Martin Tweed (Hugh Grant) is the host and sole judge on "American Dreamz," a hugely popular "Idol"-esque TV show about to begin a new season. But Tweed, bored, barbaric and British, wants to shake things up this year. He orders his staff to ensure that an Arab and a Jew are among the competitors, and when the president of the United States says he wants to appear as a guest judge for the finale, well, that should be good for a laugh, too.
The president is Joseph Staton (Dennis Quaid), a recently re-elected Bible-thumper who does whatever his chief of staff Sutter (Willem Dafoe, in a Cheney/Rove bald cap) tells him. But Staton, experiencing something of a mid-term mid-life crisis, has actually started reading the newspapers and thinking for himself. In fact, he's so ensconced in the world of current affairs and book-learning that he hasn't appeared in public in several weeks, leading to rumors he's had a nervous breakdown, and prompting Sutter's efforts to get him on "American Dreamz."
Meanwhile, the early front-runner in this year's "Dreamz" is Sally Kendoo (Mandy Moore), a perky-as-punch Ohio blonde who can turn on the charm in public as easily as she can turn on the connivery in private. In that respect, she is the soulmate of Martin Tweed, and the two find kinship in their duplicitous black-heartedness. This distresses Sally's boyfriend William (Chris Klein), a semi-wounded Army volunteer whom she's dating solely because it looks good on TV to have a boyfriend who fought in Iraq.
But what about the Arab and Jew Martin requested? The Jew gets shortchanged (as do a lot of the film's story elements), but the Arab is front and center. He's Omer (Sam Golzari), a bumbling but sweet former terrorist-in-training who was exiled by his Iraqi handlers to live with his cousins in America. Omer was never cut out for terrorism anyway; he prefers singing and dancing. Nonetheless, when his handlers tell him to use his "Dreamz" appearance -- and the presence of the U.S. president as a guest judge -- to further the cause, he has no choice but to obey.
Yes, writer/director Paul Weitz has his hands full here, and "American Dreamz" isn't as accomplished or smooth as his "American Pie," "About a Boy" and "In Good Company." (It's better than his Chris Rock misfire "Down to Earth," though.) While it's never boring, some scenes do feel like they ought to be funnier, or at least end more succinctly.
It's also a shame to see so many great characters and subplots underused. Omer's Americanized Iraqi cousins, led by the great Shohreh Aghdashloo; John Cho and Judy Greer as Martin's assistants; "SNL's" Seth Meyers as Sally's snaky agent; Jennifer Coolidge as her opportunistic mother; Marcia Gay Harden as the First Lady -- any of these roles could have been enhanced. There's a line between memorable supporting characters who serve their purpose and then disappear, and great supporting characters who make us feel like their scenes were deleted. This film crosses that line.

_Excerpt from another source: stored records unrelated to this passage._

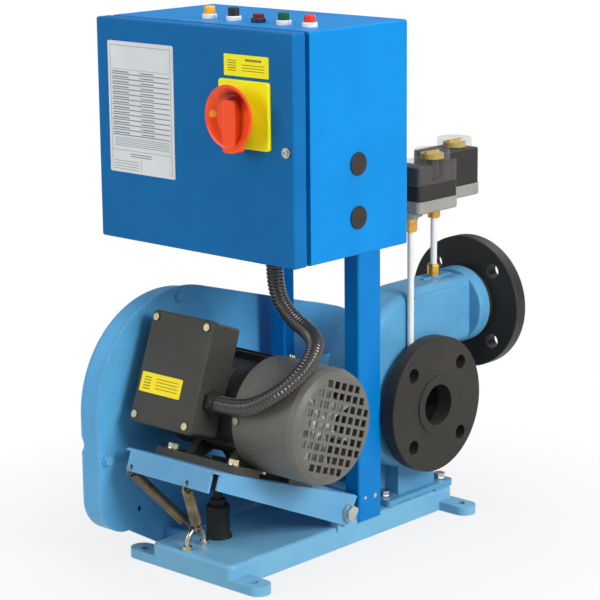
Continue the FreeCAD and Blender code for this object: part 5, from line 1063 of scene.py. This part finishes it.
@dataclass
class FlexibleConduit:
    """Corrugated conduit from the motor's box to the cabinet floor."""

    diameter: float = 0.0200
    length: float = 0.2987
    pitch: float = 0.0042
    groove: float = 0.0013
    rings_per_pitch: int = 6
    sides: int = 28
    bend_start: Point = (0.065, -0.183, 0.2065)
    bend_end: Point = (0.039, -0.094, 0.345)
    route: tuple[Point, ...] = (
        (0.0350, -0.18264, 0.20651), (0.0650, -0.18264, 0.20651), (0.0967, -0.1830, 0.2170),
        (0.1215, -0.1680, 0.2355), (0.1300, -0.1420, 0.2560), (0.1195, -0.1140, 0.2725),
        (0.0941, -0.0935, 0.2797), (0.0610, -0.0906, 0.2914), (0.0390, -0.0940, 0.3188),
        (0.0390, -0.0940, 0.3540))

    def centre_line(self) -> list[Vector]:
        """Read the points of the route's NURBS line.

        Returns:
            Points along the line, in metres.
        """
        data = bpy.data.curves.new("conduit_line", "CURVE")
        data.dimensions = "3D"
        data.resolution_u = 24
        spline = data.splines.new("NURBS")
        spline.points.add(len(self.route) - 1)
        for point, place in zip(spline.points, self.route):
            point.co = (*place, 1.0)
        spline.order_u = 3
        spline.use_endpoint_u = True
        line = bpy.data.objects.new("conduit_line", data)
        bpy.context.scene.collection.objects.link(line)
        bpy.context.view_layer.update()
        graph = bpy.context.evaluated_depsgraph_get()
        mesh = bpy.data.meshes.new_from_object(line.evaluated_get(graph))
        points = [vert.co.copy() for vert in mesh.vertices]
        bpy.data.objects.remove(line)
        bpy.data.meshes.remove(mesh)
        return points

    def _sweep(self, points: list[Vector]) -> Mesh:
        """Sweep the corrugated wall along the line.

        Args:
            points: Points along the line.

        Returns:
            The closed tube.
        """
        lengths = [0.0]
        for before, after in zip(points, points[1:]):
            lengths.append(lengths[-1] + (after - before).length)
        count = round(lengths[-1] / self.pitch) * self.rings_per_pitch
        mesh = bmesh.new()
        heading = (points[1] - points[0]).normalized()
        frame = heading.to_track_quat("Z", "Y").to_matrix()
        spot = 0
        rims = []
        for index in range(count + 1):
            reach = lengths[-1] * index / count
            while spot < len(lengths) - 2 and lengths[spot + 1] < reach:
                spot += 1
            share = (reach - lengths[spot]) / (lengths[spot + 1] - lengths[spot])
            place = points[spot].lerp(points[spot + 1], min(share, 1.0))
            before = points[max(spot - 1, 0)]
            after = points[min(spot + 2, len(points) - 1)]
            turned = (after - before).normalized()
            frame = heading.rotation_difference(turned).to_matrix() @ frame
            heading = turned
            wave = (1 + math.cos(FULL_TURN * index / self.rings_per_pitch)) / 2
            radius = self.diameter / 2 - self.groove * (1 - wave ** 0.6)
            made = bmesh.ops.create_circle(mesh, segments=self.sides, radius=radius,
                                           matrix=Matrix.Translation(place) @ frame.to_4x4())
            rim = list({edge for vert in made["verts"] for edge in vert.link_edges})
            if rims:
                bmesh.ops.bridge_loops(mesh, edges=rims[-1] + rim)
            rims.append(rim)
        for rim in (rims[0], rims[-1]):
            bmesh.ops.contextual_create(mesh, geom=rim)
        return mesh

    def build(self, shop: PaintShop) -> None:
        """Make the conduit.

        Args:
            shop: The finishes.
        """
        points = self.centre_line()
        piece = finish_piece(self._sweep(points), "flexible_conduit", "")
        shop.coat(piece, Paint.CONDUIT, "rubber_black")
        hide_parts("conduit")
        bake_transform(piece)


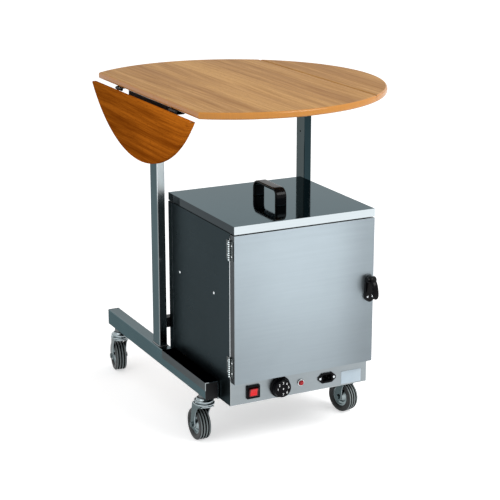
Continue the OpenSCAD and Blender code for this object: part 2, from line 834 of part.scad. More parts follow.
module door_hinge_leaves() {
  color("#c8ccd0") at_door_hinges()
    butt_half(door_hinge_len, door_hinge_reach, sheet, -box_x - hinge_x, door_barrel_r, true,
      door_pin_r + 0.03);
}

module door_hinge_flaps() {
  color("#c8ccd0") at_door_hinges() mirror([0, 1, 0])
    butt_half(door_hinge_len, door_hinge_reach, sheet, -box_x - hinge_x, door_barrel_r, false,
      door_pin_r + run_fit);
}

module door_hinge_pins() {
  color("#e2e4e6") at_door_hinges() {
    cylinder(r = door_pin_r, h = door_hinge_len, center = true);
    for (s = [0, 1]) mirror([0, 0, s]) translate([0, 0, door_hinge_len / 2]) cylinder(r1 = 2.4, r2 = 1.6, h = 1.4);
  }
}

// Latch housing: a tapered pad with two ears for the lever's pin, and a nose that
// wraps the door's edge
module latch_base() {
  r = latch_w / 2;
  top = lever_z - 3;
  z0 = top + 10 - latch_len + r;
  slot = lever_w / 2 + 0.5;
  pad_y = door_y0 - 7;
  nose_t = 2.5;
  color("#101011") difference() {
    union() {
      along_y(pad_y, door_y0) translate([latch_x, z0]) taper_link(r, r - 1, top - z0);
      for (s = [0, 1]) translate([latch_x, 0, 0]) mirror([s, 0, 0]) along_x(slot, r - 1.5) {
        translate([pivot_y, lever_z]) circle(r = 6.5);
        translate([pivot_y, lever_z - 6.5]) square([pad_y - pivot_y + 2, 13]);
      }
      translate([0, 0, lever_z - 32]) linear_extrude(height = 26) polygon([[latch_x, door_y0 - nose_t],
        [box_x + nose_t, door_y0 - nose_t], [box_x + nose_t, door_y1], [box_x, door_y1],
        [box_x, door_y0], [latch_x, door_y0]]);
    }
    translate([latch_x, pivot_y, lever_z]) rotate([0, 90, 0])
      cylinder(r = lever_pin_r + run_fit, h = latch_w + 4, center = true);
    along_x(latch_x - slot, latch_x + slot) translate([pivot_y, lever_z]) circle(r = 8.6);
  }
}

// Curved lever: an arc from the pivot out and down to a round tip
module latch_lever() {
  out = lever_reach - (door_y0 - pivot_y);
  rho = (out * out + lever_drop * lever_drop) / (2 * out);
  cy = pivot_y - out + rho;
  cz = lever_z - lever_drop;
  a = asin(lever_drop / rho);
  color("#0c0c0d") translate([latch_x, 0, 0]) {
    along_x(-lever_w / 2, lever_w / 2) {
      translate([cy, cz]) intersection() {
        difference() {
          circle(r = rho + lever_t / 2, $fn = 96);
          circle(r = rho - lever_t / 2, $fn = 96);
        }
        polygon([[0, 0], [-2 * rho, 0], [-2 * rho, 2 * rho * tan(a)]]);
      }
      translate([pivot_y - out, cz]) circle(r = lever_t / 2);
      translate([pivot_y, lever_z]) circle(r = 8);
    }
    rotate([0, 90, 0]) translate([-lever_z, pivot_y, 0])
      cylinder(r = lever_pin_r, h = latch_w - 3, center = true);
  }
}

// Magnet plate on the side of the box, in line with the latch's nose
module latch_keeper() {
  color("#c8ccd0") block([box_x, box_y0, lever_z - 34], [box_x + 2, box_y0 + 16, lever_z - 2]);
}

// ---- Nodes ----

table_top();
left_leaf();
right_leaf();
left_hinge_plates();
left_hinge_flaps();
right_hinge_plates();
right_hinge_flaps();
left_rail();
right_rail();
left_post();
right_post();
cross_tube();
left_foot();
right_foot();
foot_caps();
left_bracket();
right_bracket();
castor_stems();
one_fork(0);  // front_left_fork
one_axle(0);  // front_left_axle
one_hub(0);  // front_left_hub
one_tyre(0);  // front_left_tyre
one_fork(1);  // front_right_fork
one_axle(1);  // front_right_axle
one_hub(1);  // front_right_hub
one_tyre(1);  // front_right_tyre
one_fork(2);  // back_left_fork
one_axle(2);  // back_left_axle
one_hub(2);  // back_left_hub
one_tyre(2);  // back_left_tyre
one_fork(3);  // back_right_fork
one_axle(3);  // back_right_axle
one_hub(3);  // back_right_hub
one_tyre(3);  // back_right_tyre
box_shell();
back_panel();
box_liner();
box_lid();
lid_handle();
box_feet();
control_panel();
switch_frame();
switch_rocker();
thermostat();
thermostat_knob();
pilot_lamp();
power_inlet();
heater();
rack_rails();
wire_shelves();
door_skin();
door_liner();
door_gasket();
door_hinge_leaves();
door_hinge_pins();
door_hinge_flaps();
latch_base();
latch_lever();
latch_keeper();
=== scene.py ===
import json
from math import pi, radians, tau

import bmesh
import bpy
import numpy as np
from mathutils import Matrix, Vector


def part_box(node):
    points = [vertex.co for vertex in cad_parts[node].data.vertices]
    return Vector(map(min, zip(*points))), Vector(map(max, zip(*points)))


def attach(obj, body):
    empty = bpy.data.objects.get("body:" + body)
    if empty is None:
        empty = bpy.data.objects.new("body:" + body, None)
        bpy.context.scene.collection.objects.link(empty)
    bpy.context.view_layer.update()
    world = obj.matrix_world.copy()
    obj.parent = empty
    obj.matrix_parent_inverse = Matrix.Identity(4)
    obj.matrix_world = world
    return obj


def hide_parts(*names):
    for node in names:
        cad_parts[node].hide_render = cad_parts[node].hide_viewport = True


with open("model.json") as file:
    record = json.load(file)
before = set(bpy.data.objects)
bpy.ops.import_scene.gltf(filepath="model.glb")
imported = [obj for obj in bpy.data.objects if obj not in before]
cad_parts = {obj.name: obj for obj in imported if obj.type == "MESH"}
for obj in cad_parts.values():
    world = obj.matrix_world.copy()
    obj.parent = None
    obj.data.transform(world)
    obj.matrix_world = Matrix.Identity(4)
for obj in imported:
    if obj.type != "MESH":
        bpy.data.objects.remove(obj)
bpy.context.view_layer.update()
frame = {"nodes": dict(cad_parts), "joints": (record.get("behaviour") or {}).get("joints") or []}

scene = bpy.context.scene
recordJoints = {joint["name"]: joint for joint in frame["joints"]}
corners = ["front_left", "front_right", "back_left", "back_right"]
white = (1.0, 1.0, 1.0, 1.0)
grey = (0.5, 0.5, 0.5, 1.0)


def rgba(colour):
    return (*colour, 1.0)


def addObject(name, data):
    made = bpy.data.objects.new(name, data)
    scene.collection.objects.link(made)
    return made


# Node helpers

class Tree:
    # Keeps a node tree and adds linked nodes to it
    def __init__(self, tree):
        self.nodes, self.links = tree.nodes, tree.links

    def add(self, kind, settings=None, values=None):
        node = self.nodes.new(kind)
        for name, value in (settings or {}).items():
            setattr(node, name, value)
        for name, value in (values or {}).items():
            self.put(node.inputs[name], value)
        return node

    def put(self, socket, value):
        if isinstance(value, bpy.types.NodeSocket):
            self.links.new(value, socket)
        else:
            socket.default_value = value

    def math(self, operation, first, second=0.0, third=0.0, clamp=False):
        node = self.add("ShaderNodeMath", {"operation": operation, "use_clamp": clamp})
        for socket, value in zip(node.inputs, (first, second, third)):
            self.put(socket, value)
        return node.outputs[0]

    def times(self, first, second, clamp=False):
        return self.math("MULTIPLY", first, second, clamp=clamp)

    def minus(self, first, second):
        return self.math("SUBTRACT", first, second)

    def total(self, first, second):
        return self.math("ADD", first, second)

    def sway(self, value, amount, base, middle=0.5, clamp=False):
        # base + amount * (value - middle)
        return self.math("MULTIPLY_ADD", self.minus(value, middle), amount, base, clamp)

    def scale(self, vector, amount):
        node = self.add("ShaderNodeVectorMath", {"operation": "SCALE"}, {0: vector, "Scale": amount})
        return node.outputs[0]

    def plus(self, first, second):
        node = self.add("ShaderNodeVectorMath", {"operation": "ADD"}, {0: first, 1: second})
        return node.outputs[0]

    def mix(self, factor, first, second):
        node = self.add("ShaderNodeMix", {"data_type": "RGBA"}, {"Factor": factor, 6: first, 7: second})
        return node.outputs[2]

    def span(self, value, low, high, outLow=0.0, outHigh=1.0, smooth=False):
        node = self.add("ShaderNodeMapRange", {"interpolation_type": "SMOOTHSTEP" if smooth else "LINEAR"}, {
            "Value": value, "From Min": low, "From Max": high, "To Min": outLow, "To Max": outHigh})
        return node.outputs["Result"]

    def noise(self, vector, scale, detail, roughness):
        node = self.add("ShaderNodeTexNoise", None, {"Vector": vector, "Scale": scale,
                                                     "Detail": detail, "Roughness": roughness})
        return node.outputs["Fac"]

    def stretch(self, vector, scale, turn=(0.0, 0.0, 0.0)):
        node = self.add("ShaderNodeMapping", None, {"Vector": vector, "Scale": scale, "Rotation": turn})
        return node.outputs[0]

    def streaks(self, vector, scale, detail, roughness):
        # Noise drawn out by its own scale along each axis
        return self.noise(self.stretch(vector, scale), 1.0, detail, roughness)

    def split(self, vector):
        return self.add("ShaderNodeSeparateXYZ", None, {"Vector": vector}).outputs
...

But it's the most outrightly satirical thing Weitz has done, and he demonstrates a real knack for it. The scenes mocking "American Idol" are hilariously accurate, from the types of contestants (the black diva, the prettified white boy, the wannabe rocker), to the drippy songs they choose, to the audience's fanatic devotion.
Hugh Grant is never better than when he's onstage as Martin Tweed, a perfectly unctuous TV airhead. He's not as charming in the offstage scenes as we like our Hugh Grants to be, but what can you do? He's working with Mandy Moore, for crying out loud.
Which brings me to an important point. The film is being marketed to Mandy Moore's demographic, but that audience will not enjoy it. They won't appreciate the multi-layered satire at work. The preview audience I saw it with often didn't even realize the jokes WERE jokes, let alone how funny they were. Besides, Moore's character is a scheming vixen, not the sweetheart her fans are used to.
Curiously, the one truly sincere character in the whole thing is President Staton, played with fiendish glee by Dennis Quaid. Staton may be an uncharitable send-up of our real-life commander in chief, but at least he's honest. You see in his arc (he's the only character who has one) a hint of what has made Weitz's previous films so winning: that layer of heart underneath the comedy that drives the whole thing home.